China's Shanghai Composite rose 1%, extending its rally to a third day, after the country's consumer prices rose 2.3% yearly, less than the 2.5% expected. China's producer price figures weren't uniformly even. On the positive side they declined from 13.5% the previous month however, the data surged 12.9% year-over-year, higher than the 12.4% forecast.
In another contradiction to the view that investors are positive about the economic outlook, investors added US Treasuries, including the 10-year note, to their portfolios which ended a three-day rise in yields.
While we initially drew a double top based on the bond's former trading movements (blue line), we're updating it though, as the recent third low appears to be part of the pattern. Therefore, we might be looking for a downsloping top. Given that yields fall as Treasuries rise, it would be a bearish sign for equities if this proves to be correct.
The dollar opened higher and extended a rebound from yesterday's sharpest selloff in nine sessions.
We're updating our dollar pennant after the greenback's price meandered through the apex, showing it bore no technical significance. Perhaps the larger pennant will have been part of a meaningful pattern, which is a piece of the measurable supply-demand struggle. We can see this by analyzing the different stages between the RSI and the ROC.
Both measure momentum, but each reacts differently. While the RSI is still in a downtrend, the ROC may have reversed. Such changes in velocity could be the prelude for a sharp move, the kind that would attest to a trackable pattern and its apparent completion.
Gold edged lower.
The jury is still out on the yellow metal's trajectory, as it struggles on top of its uptrend line since the August bottom.

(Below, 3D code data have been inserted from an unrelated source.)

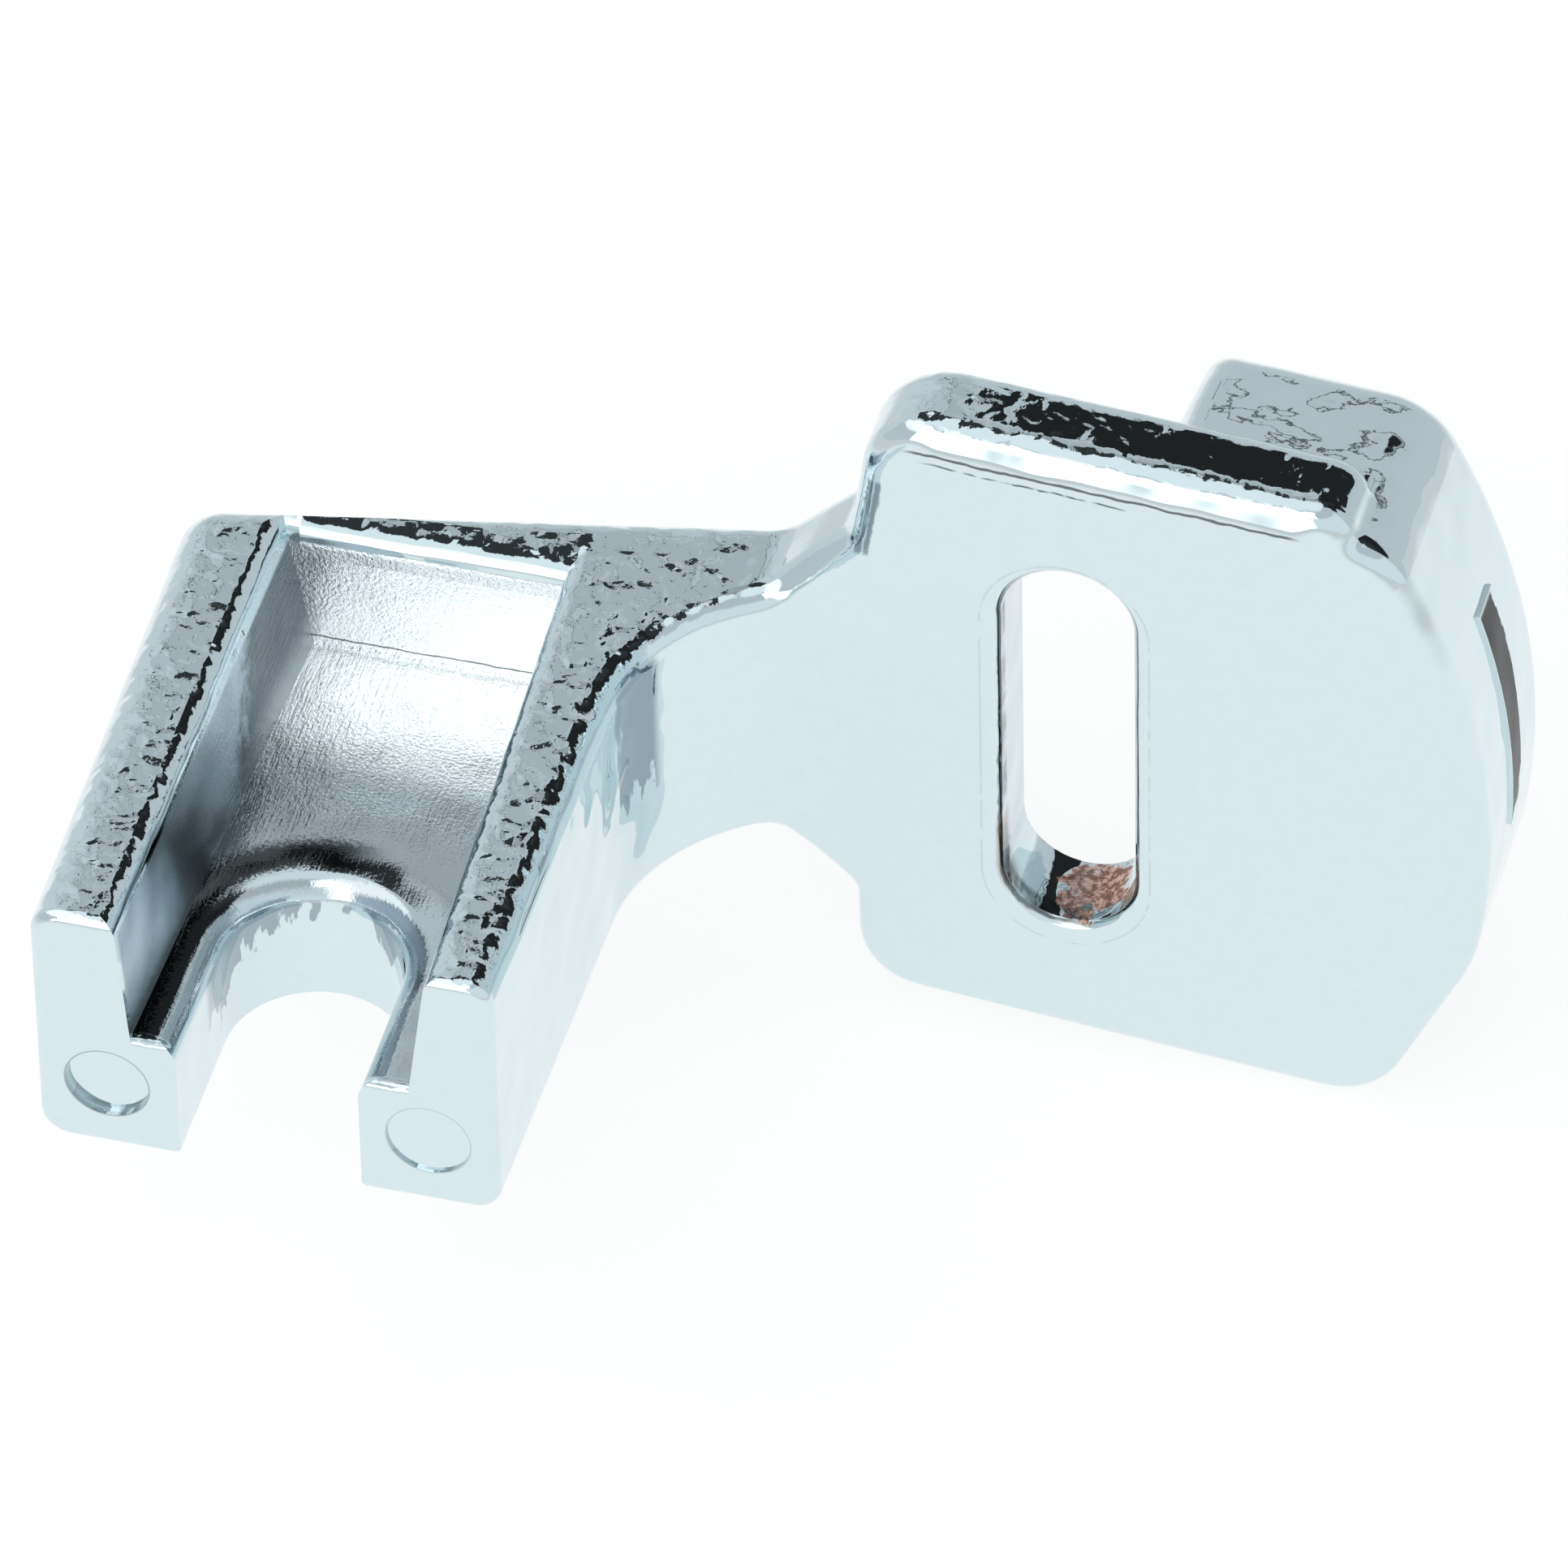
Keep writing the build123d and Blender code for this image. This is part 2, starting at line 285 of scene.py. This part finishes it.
# Colours of the plating, of its faults, and of reflections and shade painted on it
CHROME = (0.69, 0.80, 0.825, 1)
CHROME_SPOTS = (0.62, 0.72, 0.75, 1)
POCKET_REAR = (0.90, 0.94, 0.95, 1)
POCKET_FRONT = (0.58, 0.66, 0.69, 1)
# Reflections painted on the pocket's left wall, dark at the rear and pale at the front
WALL_REAR_PAINTED_REFLECTION = (0.09, 0.115, 0.14, 1)
WALL_FRONT_PAINTED_REFLECTION = (0.62, 0.70, 0.77, 1)
# Reflection painted on the slot's walls, darker and bluer than the plating
SLOT_WALL_PAINTED_REFLECTION = (0.54, 0.61, 0.70, 1)
# Reflections painted as dark ragged patches at the notch and the neck
PATCH_PAINTED_REFLECTION = (0.27, 0.33, 0.38, 1)
# Reflection painted as a dark double stroke at the plate's left edge
HOOK_PAINTED_REFLECTION = (0.20, 0.25, 0.28, 1)
# Thin dark lines: painted shade in the pocket's rear crease and round the ejector marks, painted
# reflections on the plate, and the crescent by the notch
THIN_LINE = (0.03, 0.035, 0.035, 1)
COPPER = (0.90, 0.59, 0.49, 1)
COPPER_DARK = (0.30, 0.15, 0.11, 1)
COPPER_BEAD = (0.28, 0.32, 0.32, 1)
STAIN = (0.22, 0.15, 0.12, 1)
CUT_METAL = (0.022, 0.026, 0.028, 1)

# Roughness of the bright plating, and what faults add to it
BRIGHT = 0.02
ROUGH_FAULT = 0.30
ROUGH_WALL = 0.30
ROUGH_BRUSHED = 0.12
ROUGH_SLOT = 0.20

# Height of the skin's unevenness, in millimetres
PEEL_HEIGHT = 0.105
GRAIN_HEIGHT = 0.007
WAVE_HEIGHT = 0.10
STROKE_HEIGHT = 0.030
GRIT_HEIGHT = 0.022
CRUST_HEIGHT = 0.09
PEEL_LEAST = 0.15

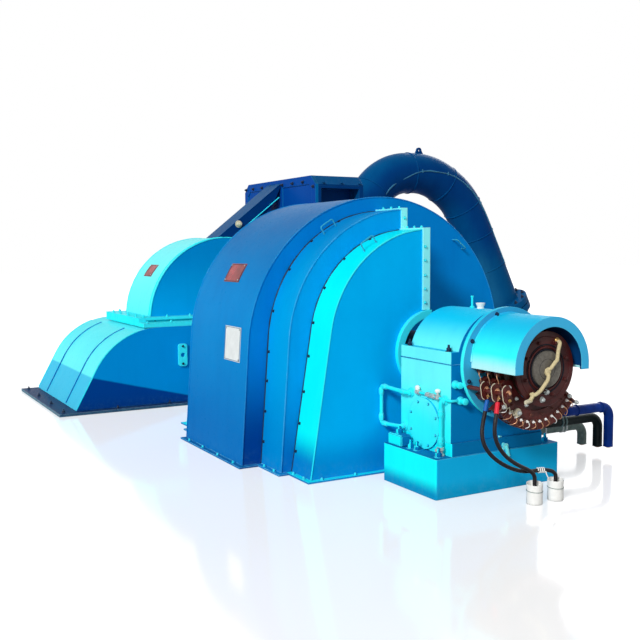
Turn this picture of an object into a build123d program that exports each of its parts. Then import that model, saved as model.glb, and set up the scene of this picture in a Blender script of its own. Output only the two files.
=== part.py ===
from build123d import *
import os
from math import asin, atan2, cos, hypot, pi, radians, sin, sqrt, tan

# Horizontal Pelton turbine generator set. Millimetres, +Z up, +Y along the shaft towards the
# turbine, +X to the right seen from the slip-ring end. The origin is on the floor under the
# shaft, half way along the generator's main cover.

# Shaft line
AXIS_Z = 950
SHAFT_R = 140
SHAFT_END_R = 126
RUNNING_FIT = 0.05
SHAFT_FRONT_Y = -2675
SHAFT_REAR_Y = 3380

# Generator covers: arches with a round crown and straight legs that lean in
MAIN_HALF_LENGTH = 630
MAIN_HALF_WIDTH = 1365
MAIN_CROWN_R = 1300
MAIN_CROWN_Z = 922
LARGE_STEP = 370
LARGE_HALF_WIDTH = 1195
LARGE_CROWN_R = 1118
LARGE_CROWN_Z = 982
SMALL_STEP = 320
SMALL_HALF_WIDTH = 1105
SMALL_CROWN_R = 930
SMALL_CROWN_Z = 1000
SHAFT_OPENING_R = 270
LIP_WIDTH = 45
LIP_HEIGHT = 14
FLANGE_WIDTH = 70
FLANGE_THICKNESS = 14
FACE_FLANGE_WIDTH = 60
RING_OUTER_R = 330
RING_DEPTH = 40
HANDLE_WIRE_R = 6
HANDLE_SPAN = 130
HANDLE_STANDOFF = 70
HANDLE_FOOT_DEPTH = 8
HANDLE_ANGLE = 122
LARGE_HANDLE_Y = -747
SMALL_HANDLE_Y = -1210
WALL_HANDLE_X = 820
WALL_HANDLE_Z = 1812
WALL_HANDLE_SLOPE = -38

# Bearing pedestals
PEDESTAL_GAP = 210
BASE_HALF_WIDTH = 580
BASE_LENGTH = 670
BASE_HEIGHT = 290
LEDGE_HALF_WIDTH = 430
LEDGE_HEIGHT = 95
LEDGE_SETBACK = 14
BLOCK_CORNER_R = 14
BODY_HALF_WIDTH = 430
BODY_LENGTH = 620
BODY_SETBACK = 20
CAP_R = 375
CAP_LENGTH = 620
CAP_FLANGE_HEIGHT = 90
CAP_SHOULDER_R = 60
INSPECTION_R = 190
INSPECTION_Z = 482
INSPECTION_THICKNESS = 16
DISC_R = 405
DISC_THICKNESS = 34
DISC_NECK_R = 330
DISC_NECK_LENGTH = 72
DISC_CLEARANCE = 6
OIL_PIPE_R = 15
OIL_PIPE_STANDOFF = 45
OIL_PIPE_BEND_R = 24
OIL_PIPE_Z = 690
OIL_RETURN_Z = 420
OIL_LOOP_GAP = 8
OIL_FEED_SETBACK = 140
OIL_RETURN_SETBACK = 60
OIL_DRAIN_SETBACK = 60
OIL_LOOP_RISE = 10
OIL_LOOP_FALL = 20
BREATHER_R = 8
BREATHER_HEIGHT = 92
FILLER_R = 24
FILLER_HEIGHT = 38
BREATHER_SETBACK = 8
FILLER_SETBACK = 105

# Slip-ring end
HOOD_R = 335
HOOD_WALL = 16
HOOD_LENGTH = 453
HOOD_RIM_R = 265
HOOD_RISE = 28
HOOD_FOOT_DROP = 14
HUB_R = 225
HUB_LENGTH = 60
DRUM_R = 168
SLIP_RING_R = 215
SLIP_RING_WIDTH = 56
SLIP_RING_COUNT = 3
SLIP_RING_SETBACK = 60
HUB_FRONT_SETBACK = 30
LEAD_R = 13
LEAD_STANDOFF = 20
LEAD_BEND_R = 17
FIELD_LEAD_UP = ((4, 0), (70, 62), (78, 128), (96, 184))
FIELD_LEAD_DOWN = ((-4, -34), (-14, -72), (-78, -140), (-128, -166))
YOKE_OUTER_R = 362
YOKE_INNER_R = 300
YOKE_LENGTH = 80
YOKE_FIRST_ANGLE = 214
YOKE_LAST_ANGLE = 326
YOKE_SETBACK = 153
YOKE_ARM_HALF_ANGLE = 4
HOLDER_COUNT = 12
HOLDER_DEPTH = 74
HOLDER_WIDTH = 52
HOLDER_POCKET_WIDTH = 32
HOLDER_POCKET_DEPTH = 50
HOLDER_WALL = 10
HOLDER_FIRST_ANGLE = 222
HOLDER_LAST_ANGLE = 318
TERMINAL_X = -358
TERMINAL_Z = 803
TERMINAL_BAR_SETBACK = 33
TERMINAL_FIRST = 30
TERMINAL_TILT = 100
TERMINAL_BAR_R = 16
TERMINAL_PITCH = 110
TERMINAL_HEIGHT = 130
TERMINAL_WIDTH = 78
TERMINAL_THICKNESS = 12

# Output leads
OUTPUT_LEAD_R = 40
OUTPUT_BEND_R = 88
OUTPUT_REACH = 135
OUTPUT_INSETS = (415, 505, 595)
OUTPUT_RUNS = (1220, 1100, 920)
OUTPUT_TOP_HEIGHTS = (430, 320, 222)
OUTPUT_END_HEIGHTS = (85, 65, 50)

# Turbine
PLATE_HALF_LENGTH = 2150
PLATE_FRONT_Y = 2340
PLATE_REAR_Y = 4415
PLATE_THICKNESS = 30
CASING_HALF_LENGTH = 1960
CASING_FRONT_Y = 2455
CASING_REAR_Y = 4390
CASING_TOP_Z = 902
TAIL_LEAN = 62
TAIL_R = 817
HOOD_COVER_R = 975
HOOD_COVER_Z = 945
HOOD_COVER_FRONT_Y = 2795
HOOD_COVER_REAR_Y = 3725
HOOD_FLANGE_REACH = 1165
HOOD_FLANGE_FRONT_Y = 2635
HOOD_FLANGE_REAR_Y = 3960
LOWER_FLANGE_THICKNESS = 46
UPPER_FLANGE_THICKNESS = 30
FLANGE_SLOT_HEIGHT = 22
FLANGE_SLOT_DEPTH = 40
FLANGE_SLOT_INSET = 85
SHAFT_TROUGH_R = 170
SHAFT_TROUGH_REAR_Y = 3420
BRACKET_X = -716
BRACKET_Z = 570
BRACKET_WIDTH = 106
BRACKET_HEIGHT = 260
BRACKET_THICKNESS = 24
BRACKET_CORNER_R = 30
BRACKET_HOLE_R = 26
DUCT_FRONT_Y = 3330
DUCT_REAR_Y = 3710
DUCT_TOP_Z = 2635
DUCT_LIP = 35
DUCT_HIGH_SEAT_X = 95
DUCT_LOW_SEAT_X = 600
DUCT_BAND_WIDTH = 130
DUCT_BAND_THICKNESS = 12
BOX_LEFT_X = 1050
BOX_LENGTH = 650
BOX_FRONT_Y = 2385
BOX_REAR_Y = 4450
BOX_TOP_Z = 2680
BOX_EAVES_Z = 2570
BOX_CHAMFER = 120
BOX_RECESS_DEPTH = 200
BOX_RECESS_TOP_Z = 2522
BOX_COLUMN_LEFT = 42
BOX_COLUMN_RIGHT = 62
LID_THICKNESS = 18
SIDE_PLATE_THICKNESS = 40
SIDE_PLATE_BORDER = 105
SIDE_PLATE_POCKET = 12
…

An upside dollar breakout would presumably weigh on gold.
In the UK, sterling fell to its lowest level of the year after Prime Minister Boris Johnson announced the introduction of Plan B restrictions yesterday. There are estimates that the UK economy could lose $2.6 billion every month due to these new measures.
The pound is falling for the sixth of seven weeks, having completed a weekly H&S top.
Bitcoin fell for the second day.
The cryptocurrency had retested the neckline of a downsloping H&S top.
Crude oil edged lower, toward $72 a barrel. Asian buyers are not upping demand after the Saudis increased prices. The price is stable for now but headline-driven volatility may be on the horizon.
The price fell away from a falling trendline since the Nov. 10 high.